Bekerja hingga melampaui batas kemampuan fisik dan mental telah terbukti secara medis berdampak buruk bagi kehidupan masyarakat. Asia Transnational Corporation (ATNC) Monitoring Network, sebuah aliansi internasional serikat buruh di Asia, menuntut pemerintah di negara-negara Asia untuk membatasi jam kerja maksimal 6 jam dalam sehari. Untuk dapat menjaga kesehatan fisik dan mental, kita butuh waktu istirahat minimal 8 jam per hari.
Upaya mengurangi jam kerja juga harus memperhitungkan waktu yang harus ditempuh dalam perjalanan ke tempat kerja dan kepulangan. Kita tidak akan mempunyai sisa waktu yang cukup untuk beristirahat jika waktu kita banyak dihabiskan untuk perjalanan.

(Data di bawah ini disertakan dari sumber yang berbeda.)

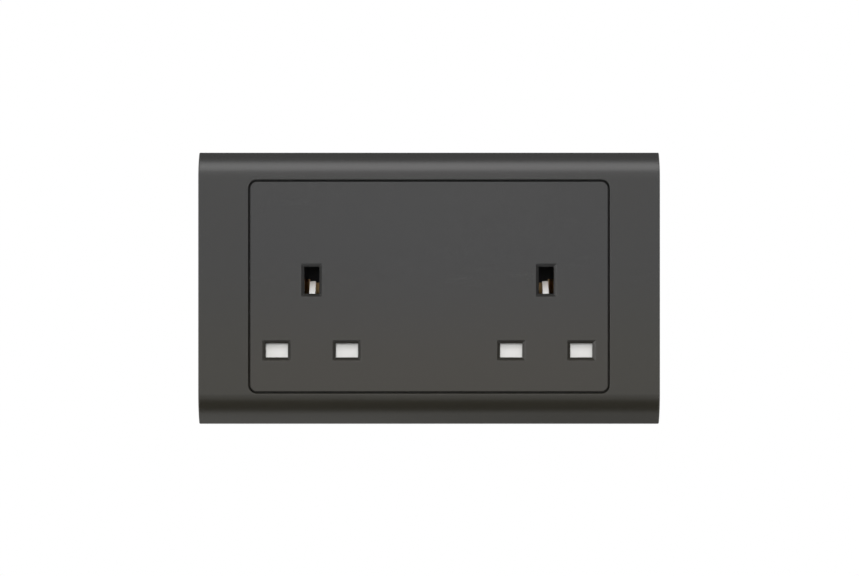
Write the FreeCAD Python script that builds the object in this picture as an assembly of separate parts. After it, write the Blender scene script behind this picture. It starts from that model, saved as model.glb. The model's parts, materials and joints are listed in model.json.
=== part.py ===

Kami juga menuntut upah layak, tidak hanya sekedar untuk bertahan hidup, tapi juga untuk mengembangkan potensi kita seutuhnya sebagai manusia yang bermartabat. Dengan upah layak, maka kita tidak perlu lagi untuk mengambil lembur atau kerja sampingan untuk menambah pendapatan. Kita juga tidak lagi membutuhkan ‘jam kerja yang mematikan’.
Kita pernah memenangkan perjuangan mengurangi jam kerja sejak ‘Gerakan 8 Jam Kerja’ pada 1 Mei 1886 yang terus konsisten berlawan. Namun, kemenangan kita saat ini tengah dirampas dengan semakin bertambahnya jam kerja hingga pada tingkat sebelum ‘Gerakan 8 Jam Kerja’ dimenangkan. Kita tidak lagi bisa berdiam diri melihat kualitas hidup semakin menurun hingga pada taraf kematian. Kita harus merebut kembali kemenangan kelas pekerja!
Atas nama Asia Transnational Corporation (ATNC) Monitoring Network
Gabungan Serikat Buruh Indonesia (GSBI), Konfederasi Perjuangan Buruh Indonesia (KPBI), dan Konfederasi Serikat Nasional (KSN) tergabung dalam Asia Transnational Corporation (ATNC) Monitoring Network (Jaringan Pengawasan Perusahaan Transnasional Asia) sebuah aliansi serikat buruh internasional di Asia.